Three surgeons were certain she had been confined, but the patient and her friends as stoutly persisted to the contrary. The police got hold of the case, but as, on search, no child or placenta could be found, they could moke nothing of it. To make the case more complete, the patient had a discharge in every respect like lochial.
|
|
Susan10146857
|
Report
|
23 Sep 2009 00:55 |
|
The Philanthropist (Googlebooks )
http://books.google.com/books?pg=RA3-PA454&dq=Female%20penitentiary%2BNorthumberland&lr=&id=jqAOAAAAQAAJ&output=text
( has many more excerpts about sweeps or the life of children )

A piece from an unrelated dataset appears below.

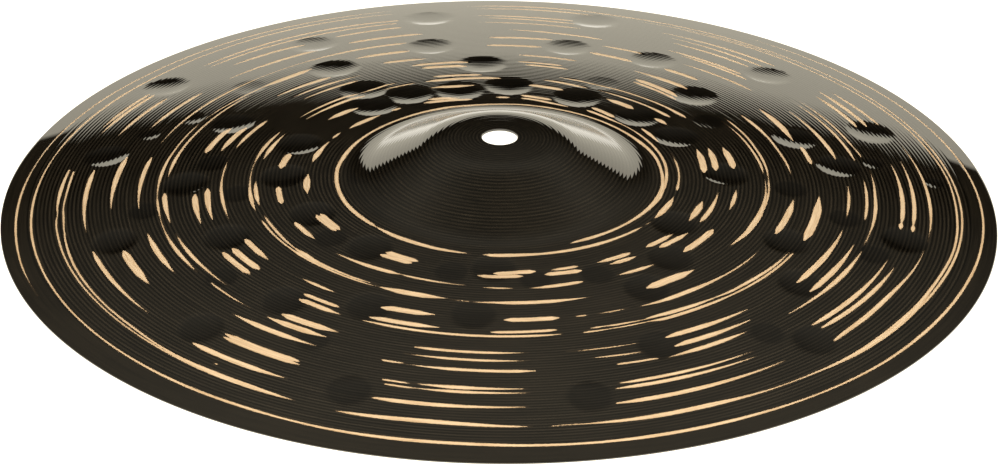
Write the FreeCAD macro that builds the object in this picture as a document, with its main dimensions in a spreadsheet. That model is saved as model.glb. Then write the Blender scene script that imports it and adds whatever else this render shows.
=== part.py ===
"""Crash cymbal, 14 inch: one disc of cast and rolled bronze with a bow, a bell and a centre hole.

The plate lies with its rim on the XY plane and its bell up.  The origin is the centre of the rim's plane, +Z
is the cymbal's axis, and every length is in millimetres.
"""
import FreeCAD, Part
import math
import os
import Sketcher

# Driving dimensions: alias, value, what it is.
DIMENSIONS = [
    ("plate_diameter", 355.6, "across the rim, 14 inches"),
    ("hole_diameter", 12.7, "centre hole, half an inch, for the stand's sleeve"),
    ("full_height", 33.1, "top of the crown's curve above the rim's plane"),
    ("crown_radius", 236.0, "curve of the bell's flattish top in section"),
    ("shoulder_radius", 28.0, "round between the crown and the bell's flank"),
    ("flank_slope", 27.3, "fall of the bell's flank, in degrees"),
    ("root_radius", 25.0, "hollow round between the flank and the bow, on top"),
    ("bell_diameter", 101.6, "across the bell where its flank would meet the bow"),
    ("bow_height", 17.9, "top of the bow above the rim's plane, where that is"),
    ("bow_radius", 850.0, "curve of the bow in section"),
    ("plate_thickness", 1.0, "metal from the hole to the foot of the bell"),
    ("rim_thickness", 0.8, "metal at the rim, to which the bow tapers, and which is fully rounded"),
    ("hole_break", 0.15, "broken edge at both mouths of the centre hole"),
]

UP = FreeCAD.Vector(0, 0, 1)
FULL_TURN = 360
START, END, CENTRE = 1, 2, 3
ORIGIN = (-1, START)
AXIS_LINE = -2


def make_sheet(doc):
    """The spreadsheet of driving dimensions."""
    sheet = doc.addObject("Spreadsheet::Sheet", "dimensions")
    for row, (alias, value, meaning) in enumerate(DIMENSIONS, start=1):
        sheet.set(f"A{row}", alias)
        sheet.set(f"B{row}", str(value))
        sheet.set(f"C{row}", meaning)
        sheet.setAlias(f"B{row}", alias)
    doc.recompute()
    return sheet


def origin_plane(body, role):
    """One of a body's own origin planes."""
    return next(item for item in body.Origin.OriginFeatures if item.Role == role)


def swing(first, second, radius):
    """The arc of a radius that turns anticlockwise from one point (x, y) to another."""
    first = FreeCAD.Vector(*first)
    second = FreeCAD.Vector(*second)
    chord = second - first
    inward = UP.cross(chord).normalize()
    depth = math.sqrt(max(radius ** 2 - (chord.Length / 2) ** 2, 0))
    centre = (first + second) * 0.5 + inward * depth
    begin = math.atan2(first.y - centre.y, first.x - centre.x)
    finish = math.atan2(second.y - centre.y, second.x - centre.x)
    return Part.ArcOfCircle(Part.Circle(centre, UP, radius), begin, finish)


def draw_section(sketch, sheet):
    """The half section, near enough to its sizes for the constraints to settle it.

    Both faces run from the hole outwards: crown, shoulder, flank, root, bow.  Returns each line's number by
    name.
    """
    hole = sheet.hole_diameter / 2
    rim = (sheet.plate_diameter - sheet.rim_thickness) / 2
    foot = sheet.bell_diameter / 2
    fall = math.tan(math.radians(sheet.flank_slope))
    corner = foot - (sheet.full_height - sheet.bow_height) / fall
    reach = sheet.root_radius / 4
    lean = rim / sheet.bow_radius
    edge = Part.Circle(FreeCAD.Vector(rim, sheet.rim_thickness / 2), UP, sheet.rim_thickness / 2)
    rim_round = Part.ArcOfCircle(edge, -math.pi / 2 - lean, math.pi / 2 - lean)
    lines = {}
    for side, depth, bow_foot in (
        ("top", 0, rim_round.EndPoint),
        ("under", sheet.plate_thickness, rim_round.StartPoint),
    ):
        base = sheet.bow_height - depth
        mouth = (hole, sheet.full_height - depth)
        crown_end = (corner, sheet.full_height - depth - corner ** 2 / (2 * sheet.crown_radius))
        flank_reach = foot - corner - sheet.shoulder_radius / 4
        flank_head = (foot - flank_reach, base + flank_reach * fall)
        flank_foot = (foot - reach, base + reach * fall)
        bow_head = (foot + reach, base - reach * sheet.bow_height / (rim - foot) / 2)
        lines[f"crown_{side}"] = swing(crown_end, mouth, sheet.crown_radius - depth)
        lines[f"shoulder_{side}"] = swing(flank_head, crown_end, sheet.shoulder_radius - depth)
        lines[f"flank_{side}"] = Part.LineSegment(FreeCAD.Vector(*flank_head), FreeCAD.Vector(*flank_foot))
        lines[f"root_{side}"] = swing(flank_foot, bow_head, sheet.root_radius + depth)
        lines[f"bow_{side}"] = swing((bow_foot.x, bow_foot.y), bow_head, sheet.bow_radius)
    lines["rim"] = rim_round
    lines["hole_wall"] = Part.LineSegment(lines["crown_under"].EndPoint, lines["crown_top"].EndPoint)
    return dict(zip(lines, sketch.addGeometry(list(lines.values()), False)))


def constrain_section(sketch, lines):
    """Join the section's lines, smooth everywhere but at the hole, and bind its sizes to the spreadsheet."""
    def tie(kind, *what):
        return sketch.addConstraint(Sketcher.Constraint(kind, *what))

    def value_of(formula):
        value = sketch.evalExpression(formula)
        return getattr(value, "Value", value)

    def bind(name, formula, kind, *what):
        """A dimension that follows the spreadsheet; it starts at the formula's value."""
        number = tie(kind, *what, value_of(formula))
        sketch.renameConstraint(number, name)
        sketch.setExpression(f"Constraints.{name}", formula)

    # The rim and the bow are settled first, so that each side of the bow stays on its own side of the rim.
    bind("rim_round", "dimensions.rim_thickness / 2", "Radius", lines["rim"])
    bind("rim_rise", "dimensions.rim_thickness / 2", "DistanceY", *ORIGIN, lines["rim"], CENTRE)
    bind("rim_reach", "(dimensions.plate_diameter - dimensions.rim_thickness) / 2",
         "DistanceX", *ORIGIN, lines["rim"], CENTRE)
    bind("bow_curve", "dimensions.bow_radius", "Radius", lines["bow_top"])
    tie("Equal", lines["bow_top"], lines["bow_under"])
    feet = {}
    for side, rim_end, height in (
        ("top", END, "dimensions.bow_height"),
        ("under", START, "dimensions.bow_height - dimensions.plate_thickness"),
    ):
        spot = FreeCAD.Vector(value_of("dimensions.bell_diameter / 2"), value_of(height))
        foot = sketch.addGeometry(Part.Point(spot), True)
        bind(f"foot_reach_{side}", "dimensions.bell_diameter / 2", "DistanceX", *ORIGIN, foot, START)
        bind(f"foot_height_{side}", height, "DistanceY", *ORIGIN, foot, START)
        tie("PointOnObject", foot, START, lines[f"bow_{side}"])
        tie("Tangent", lines[f"bow_{side}"], START, lines["rim"], rim_end)
        feet[side] = foot

    for side in ("top", "under"):
        crown, shoulder, flank, root, bow = (
            lines[f"{part}_{side}"] for part in ("crown", "shoulder", "flank", "root", "bow"))
        tie("Tangent", crown, START, shoulder, END)
        tie("Tangent", shoulder, START, flank, START)
        tie("Tangent", flank, END, root, START)
        tie("Tangent", root, END, bow, END)
    tie("PointOnObject", feet["top"], START, lines["flank_top"])
    tie("Coincident", lines["hole_wall"], START, lines["crown_under"], END)
    tie("Coincident", lines["hole_wall"], END, lines["crown_top"], END)
    tie("Vertical", lines["hole_wall"])
    tie("PointOnObject", lines["crown_top"], CENTRE, AXIS_LINE)
    tie("Coincident", lines["crown_under"], CENTRE, lines["crown_top"], CENTRE)
    tie("Coincident", lines["shoulder_under"], CENTRE, lines["shoulder_top"], CENTRE)
    tie("Parallel", lines["flank_under"], lines["flank_top"])

    bind("hole_radius", "dimensions.hole_diameter / 2", "DistanceX", *ORIGIN, lines["hole_wall"], START)
    bind("root_curve", "dimensions.root_radius", "Radius", lines["root_top"])
    bind("root_under_curve", "dimensions.root_radius + dimensions.plate_thickness",
         "Radius", lines["root_under"])
    bind("shoulder_curve", "dimensions.shoulder_radius", "Radius", lines["shoulder_top"])
    bind("crown_curve", "dimensions.crown_radius", "Radius", lines["crown_top"])
    bind("crown_under_curve", "dimensions.crown_radius - dimensions.plate_thickness",
         "Radius", lines["crown_under"])
    bind("crown_sink", "dimensions.crown_radius - dimensions.full_height",
         "DistanceY", lines["crown_top"], CENTRE, *ORIGIN)

    number = tie("Angle", lines["flank_top"], -math.radians(value_of("dimensions.flank_slope")))
    sketch.renameConstraint(number, "flank_fall")
    sketch.setExpression("Constraints.flank_fall", "-dimensions.flank_slope * 1 deg")


def make_cymbal(doc, sheet):
    """The plate: its section turned about the axis, then the hole's two edges broken."""
    body = doc.addObject("PartDesign::Body", "cymbal")
    body.Label = "cymbal"
    section = body.newObject("Sketcher::SketchObject", "plate_section")
    section.AttachmentSupport = [(origin_plane(body, "XZ_Plane"), "")]
    section.MapMode = "FlatFace"
    lines = draw_section(section, sheet)
    constrain_section(section, lines)

    plate = body.newObject("PartDesign::Revolution", "plate")
    plate.Profile = section
    plate.ReferenceAxis = (section, ["V_Axis"])
    plate.Angle = FULL_TURN
    doc.recompute()

    hole_radius = sheet.hole_diameter / 2
    mouths = [f"Edge{number}" for number, edge in enumerate(plate.Shape.Edges, start=1)
              if isinstance(edge.Curve, Part.Circle) and abs(edge.Curve.Radius - hole_radius) < 1e-6]
    edges = body.newObject("PartDesign::Chamfer", "hole_edges")
    edges.Base = (plate, mouths)
    edges.setExpression("Size", "dimensions.hole_break")
    body.Tip = edges
    body.Placement = FreeCAD.Placement()
    return body


def check(doc, bodies):
    """Stop if any object failed or any body isn't one sound solid of a plausible size."""
    for item in doc.Objects:
        if {"Invalid", "Error"} & set(item.State):
            raise RuntimeError(f"{item.Name} failed: {item.State}")
    for body in bodies:
        shape = body.Shape
        if shape.isNull() or not shape.isValid() or len(shape.Solids) != 1:
            raise RuntimeError(f"{body.Label} isn't one valid solid")
        box = shape.optimalBoundingBox()
        print(f"{body.Label}: {box.XLength:.2f} x {box.YLength:.2f} x {box.ZLength:.2f} mm,"
              f" from z {box.ZMin:.3f}, volume {shape.Volume / 1000:.2f} cm3")


def main():
    doc = FreeCAD.newDocument("crash_cymbal")
    sheet = make_sheet(doc)
    bodies = [make_cymbal(doc, sheet)]
    doc.recompute()
    check(doc, bodies)
    os.makedirs("parts", exist_ok=True)
    for body in bodies:
        body.Shape.exportStep(f"parts/{body.Label}.step")


main()
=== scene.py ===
import math

import bpy
import numpy as np
from mathutils import Matrix, Vector


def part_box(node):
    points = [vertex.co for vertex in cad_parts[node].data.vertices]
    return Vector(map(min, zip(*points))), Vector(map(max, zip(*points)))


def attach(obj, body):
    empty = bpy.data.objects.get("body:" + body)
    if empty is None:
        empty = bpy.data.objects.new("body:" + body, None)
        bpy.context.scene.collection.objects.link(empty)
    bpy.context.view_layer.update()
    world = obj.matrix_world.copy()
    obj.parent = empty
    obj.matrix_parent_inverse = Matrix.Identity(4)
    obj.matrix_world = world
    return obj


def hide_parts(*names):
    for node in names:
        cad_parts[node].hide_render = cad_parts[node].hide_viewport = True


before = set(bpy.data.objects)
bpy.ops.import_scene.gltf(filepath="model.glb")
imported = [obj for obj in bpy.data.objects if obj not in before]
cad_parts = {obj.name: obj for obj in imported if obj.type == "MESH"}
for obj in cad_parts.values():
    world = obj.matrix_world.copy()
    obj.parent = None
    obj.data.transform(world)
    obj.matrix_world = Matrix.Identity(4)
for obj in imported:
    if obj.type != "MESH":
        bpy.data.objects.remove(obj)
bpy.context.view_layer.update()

# The cymbal's looks.  The plate's lengths are in millimetres until its mesh is made.  Lights, camera
# and table are in metres.  An angle round the plate is in degrees from its front (-Y), anticlockwise as
# seen from above.
MM = 0.001
RIM_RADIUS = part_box("cymbal")[1][0] / MM

# The plate's section, from the hole outwards: radius and slope of the top.  Between two points the sine
# of the slope changes evenly with the radius, so each stretch is an arc or a straight flank.
SECTION = [(0.0, 0.0), (17.8, 4.33), (28.5, 27.3), (46.1, 27.3), (56.0, 3.73), (177.5, 12.01)]
# The hole and the size of its broken edges, where the bell ends, and the metal's thickness.
HOLE_RADIUS = 6.35
BREAK = 0.15
BELL_RADIUS = 54.5
BELL_THICKNESS = 1.0
RIM_THICKNESS = 0.8
# How many steps the height is added up in, and the least number that is divided by.
HEIGHT_STEPS = 8000
NEARLY_ZERO = 1e-6

# Lathe lines: the width of one turn and its steepest slope, on the bell, on the bow and underneath, and
# where the top's lines stop near the rim.
BELL_PITCH = 1.29
BELL_LINE_SLOPE = 4.2
BOW_PITCH = 1.45
BOW_LINE_SLOPE = 2.7
UNDER_PITCH = 2.9
UNDER_LINE_SLOPE = 1.8
LINES_END = 168.5
# Lines differ in strength, and each one swells and fades a little round the plate.  Part of their
# relief is the same for all.  Their crests are a lighter brown, part wear and part painted highlight;
# on the bell that tone varies less, round a darker middle.
LINE_SEED = 7
LINE_STRENGTHS = (0.5, 1.15)
LINE_SWELL = 0.15
EVEN_RELIEF = 0.7
BELL_LINE_TONE = 0.5
BELL_LINE_DROP = 0.2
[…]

Mr. William Wood moved: " That the practice of employing climbing boys for the sweeping of chimneys is inimical to the common feelings of humanity, and is a disgrace to this enlightened age, experience having proved that when the machine is properly applied the chimneys are more effectually cleansed by such means." He said his sympathies had been strongly moved in aid of the objects of the society by having seen two children burnt to death; and that, before a select committee of the House of Lords, he had heard details which would excite his audience painfully were he to repeat them.
Having described the various efforts made during the past century to alleviate the sufferings of chimney sweeps, Mr. Wood said that, in carrying out the objects of the society, he had received much abuse by persons on the magistrates' bench, who had called him a common informer, and who had so excited the people in the court against him that he had been followed into the street, hooted, stoned, and threatened with death ; and on one occasion, to save his life, he had to seek the protection of the police, while he got to the railway station as quickly as he could.
Mr. Wood then adduced several facts which had come under his own observation, illustrative of the hardships and enormities arising from the practice of employing children to sweep chimneys.
One of these was the case of a child who was stolen from his parents at Keighley, when he was only six years old, was taken into a town in Cambridgeshire, where he was subjected to the greatest cruelties for ten years, when he escaped and found his way back to his native place to find that his mother had died of a broken heart soon after he was stolen, and that his father speedily followed her to the grave.